BDA: One thing I’m interested in as we move forward promoting Simon Rodia and the Watts Towers is really trying to honor the seriousness of the object and Rodia as a working artist—not an idiosyncratic person, not a solitary person, but working at a craft in the same manner that John Baldessari or Betye Saar or James Turrell or any other practicing artist engages. Simon Rodia created something that is begging for interaction with community, yearning for acknowledgement from neighbors and the neighborhood, and really wanting to stand out in celebration of place and creativity and art-making.

Balancing the respect for what the artist intended is something that in conservation, Mark, you’re attuned to on every project you do, no?

MG: The artist’s intent is something that must always be taken into consideration when undertaking any conservation project. In this case it’s extremely difficult to define what the artist’s intent was. It wasn’t built in one year; it was built over a very long period of time. Rodia changed his mind along the way and made alterations. In fact, he was the first restorer and was constantly making repairs as he was building the towers.

Beyond inventorying the current records, how to you begin to assess the conservation needs for a project this huge, and how do you then go forward?

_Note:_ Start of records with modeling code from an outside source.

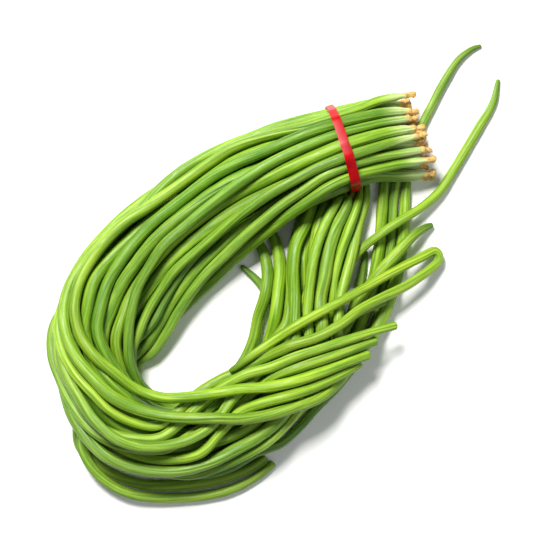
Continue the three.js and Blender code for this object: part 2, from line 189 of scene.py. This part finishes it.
def stalk_radius(at, chance):
    """The dry stalk end: a torn knob, a waist, and the ring where the flower was."""
    knob, waist, cup = chance.uniform((1.9, 1.1, 1.9), (2.6, 1.6, 2.4)) * MM
    knob_at, waist_at = chance.uniform((1.1, 3.6), (2.0, 4.6)) * MM
    places = [0, knob_at, waist_at, 6.2 * MM, 7.4 * MM]
    return np.interp(at, places, [knob * 0.62, knob, waist, cup, cup * 0.93])


def body_radius(at, centres_at, radii, blunt, chance, seed):
    """A pod's mean radius at each place."""
    length = centres_at[-1]
    stalk = stalk_radius(at, chance)
    full = np.interp(at, centres_at, radii)
    if blunt:
        near_tip = eased(at, length - BLUNT_REACH[0], length - BLUNT_REACH[1])
        full = full + (BLUNT_SHARE * np.median(radii) - full) * near_tip
    radius = stalk + (full - stalk) * eased(at, 6.5 * MM, 15 * MM)
    radius *= 1 + THICKNESS_WANDER * wander(at, 34 * MM, seed) * eased(at, 12 * MM, 30 * MM)
    rounding = TIP_ROUNDING * radii[-1]
    into_tip = np.clip((at - (length - rounding)) / rounding, 0, 1)
    return radius * np.sqrt(np.maximum(1 - into_tip**2, 1e-4))


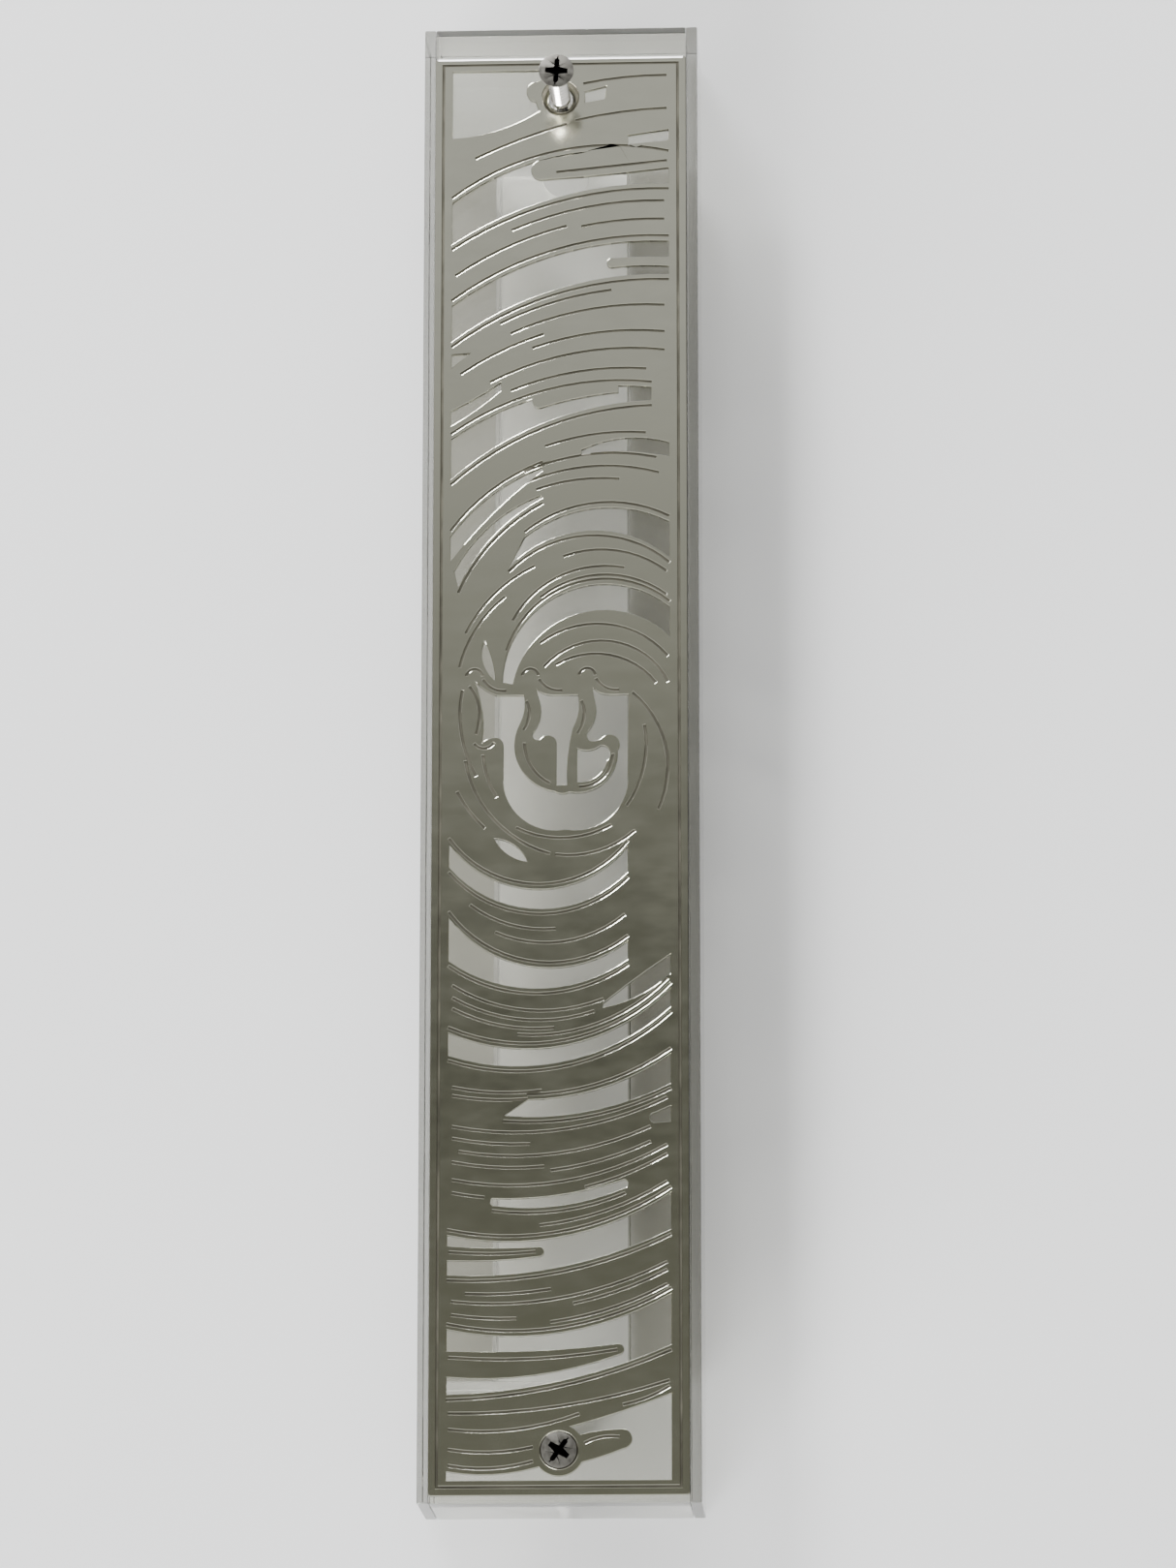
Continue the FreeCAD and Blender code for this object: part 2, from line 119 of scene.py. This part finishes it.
# %% [markdown]
# ## Clear acrylic
# The walls, rails and blocks are cut from cast acrylic sheet. Their broad faces are
# glossy with a few hairline scratches, and the sawn ends are a little dull. Glass
# that refracts would leave a black shadow on the table, so rays that carry light
# (shadow and diffuse rays) meet a faintly tinted Transparent shader instead.
#
# A sheet looks clear through its broad face and dark along its narrow edge, partly
# as the path in the plastic is longer there and partly because the shaded table under
# it shows through. Two simple masks stand in for that: the side walls and rails have
# one tint on their narrow faces and a clearer one on their broad ones, a painted shade,
# and the front sheet's sawn ends are a dark strip where they are seen from inside, a
# painted dark reflection.


# %% Clear acrylic finish
def let_light_through(material, tree, shader, tint):
    """Mixes in a Transparent shader for the rays that light what lies behind."""
    rays = add_node(tree, "ShaderNodeLightPath")
    either = add_node(tree, "ShaderNodeMath", operation="MAXIMUM")
    clear = add_node(tree, "ShaderNodeBsdfTransparent")
    clear.inputs["Color"].default_value = (*tint, 1)
    mix = add_node(tree, "ShaderNodeMixShader")
    tree.links.new(rays.outputs["Is Shadow Ray"], either.inputs[0])
    tree.links.new(rays.outputs["Is Diffuse Ray"], either.inputs[1])
    tree.links.new(either.outputs["Value"], mix.inputs["Fac"])
    tree.links.new(shader.outputs["BSDF"], mix.inputs[1])
    tree.links.new(clear.outputs["BSDF"], mix.inputs[2])
    tree.links.new(mix.outputs["Shader"], tree.nodes["Material Output"].inputs["Surface"])


def paint_dark_end_reflection(tree, shader, ends):
    """Paints the sawn end of a sheet as a dark strip where it is seen from inside: a painted dark
    reflection.
    """
    inside = add_node(tree, "ShaderNodeNewGeometry")
    both = add_node(tree, "ShaderNodeMath", operation="MULTIPLY")
    tree.links.new(inside.outputs["Backfacing"], both.inputs[0])
    tree.links.new(ends, both.inputs[1])
    shade = both.outputs["Value"]
    clear = shader.inputs["Base Color"].default_value[:3]
    tint = blend_colours(tree, shade, clear, (0.03, 0.03, 0.035))
    tree.links.new(tint, shader.inputs["Base Color"])
    tree.links.new(spread(tree, shade, 1.0, 0.1, 0, 1), shader.inputs["Transmission Weight"])


def acrylic_material(name, colour, smooth, sawn, painted_end_reflection=False, broad=None):
    """Cast acrylic: glossy faces, and sawn ends where the surface faces up or down."""
    material, tree, shader = new_material(name)
    shader.inputs["Base Color"].default_value = (*colour, 1)
    shader.inputs["Transmission Weight"].default_value = 1.0
    shader.inputs["IOR"].default_value = 1.49
    surface = add_node(tree, "ShaderNodeTexCoord")
    parts = add_node(tree, "ShaderNodeSeparateXYZ")
    ends = add_node(tree, "ShaderNodeMath", operation="ABSOLUTE")
    tree.links.new(surface.outputs["Normal"], parts.inputs["Vector"])
    tree.links.new(parts.outputs["Z"], ends.inputs[0])
    polish = spread(tree, noise(tree, 260, stretch=(1, 1, 0.2)), smooth, smooth * 2.2)
    rough = add_node(tree, "ShaderNodeMix", data_type="FLOAT")
    at_end = spread(tree, ends.outputs["Value"], 0, 1, 0.8, 0.95)
    tree.links.new(at_end, rough.inputs["Factor"])
    tree.links.new(polish, rough.inputs["A"])
    rough.inputs["B"].default_value = sawn
    tree.links.new(rough.outputs["Result"], shader.inputs["Roughness"])
    bump(tree, shader, noise(tree, 900, 2.0, (1, 1, 0.05)), 0.02 * MM, 0.2)
    # painted dark reflection: the sawn ends turn near-black and opaque where they are seen from inside
    if painted_end_reflection:
        paint_dark_end_reflection(tree, shader, at_end)
    # the narrow faces keep the darker colour, a painted shade; the broad faces get the clearer one
    if broad is not None:  # the broad side faces are clearer than the sheet's narrow edge
        sideways = add_node(tree, "ShaderNodeMath", operation="ABSOLUTE")
        tree.links.new(parts.outputs["X"], sideways.inputs[0])
        at_side = spread(tree, sideways.outputs["Value"], 0, 1, 0.5, 0.9)
        tree.links.new(blend_colours(tree, at_side, colour, broad), shader.inputs["Base Color"])
    return material, tree, shader


SAWN_ROUGHNESS = 0.3
BROAD_FACE = (0.93, 0.93, 0.915)
clear_acrylic, tree, shader = acrylic_material(
    "clear_cast_acrylic", (0.82, 0.82, 0.79), 0.012, SAWN_ROUGHNESS
)
let_light_through(clear_acrylic, tree, shader, (0.9, 0.9, 0.89))
# the front sheet carries the painted dark reflection on its sawn ends
front_acrylic, tree, shader = acrylic_material(
    "front_sheet_acrylic", (0.78, 0.78, 0.745), 0.012, SAWN_ROUGHNESS, painted_end_reflection=True
)
let_light_through(front_acrylic, tree, shader, (0.9, 0.9, 0.89))
# painted shade: the rails' narrow faces get a dark tint for the shaded table seen through them
rail_acrylic, tree, shader = acrylic_material(
    "thick_rail_acrylic", (0.72, 0.715, 0.68), 0.02, SAWN_ROUGHNESS, broad=BROAD_FACE
)
let_light_through(rail_acrylic, tree, shader, (0.8, 0.795, 0.775))
# painted shade: the side walls' narrow edges get a much darker tint, partly the long path in the plastic
# and partly the shaded table it shows
wall_acrylic, tree, shader = acrylic_material(
    "side_wall_acrylic", (0.4, 0.4, 0.375), 0.015, SAWN_ROUGHNESS, broad=BROAD_FACE
)
let_light_through(wall_acrylic, tree, shader, (0.88, 0.88, 0.87))
for finish in (clear_acrylic, front_acrylic, rail_acrylic, wall_acrylic):
    print("finish", finish.name)

# %% [markdown]
# ## Frosted acrylic
# The strip that closes the scroll channel from behind is translucent: the same
# sheet with a fine sanded surface. More roughness blurs what is seen through it.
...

MG: You have to have some point of reference. One of the tasks we’re considering is redoing the original photographic record begun in 1986 by Marvin Rand and completed in 1992. The 4×4-foot grid system used for this photography formed the basis for all subsequent conservation work and photographic documentation of the towers. It’s the bible for this entire conservation project. Redoing this photographic survey will give us the means to determine exactly how much original material has been lost over the years and to some extent how much restoration has taken place.

My goal this year is to really collect and synthesize all the background information there is on the towers and organize it into a format that is easily assessable and that can be used to make intelligent, informed decisions regarding its future treatment.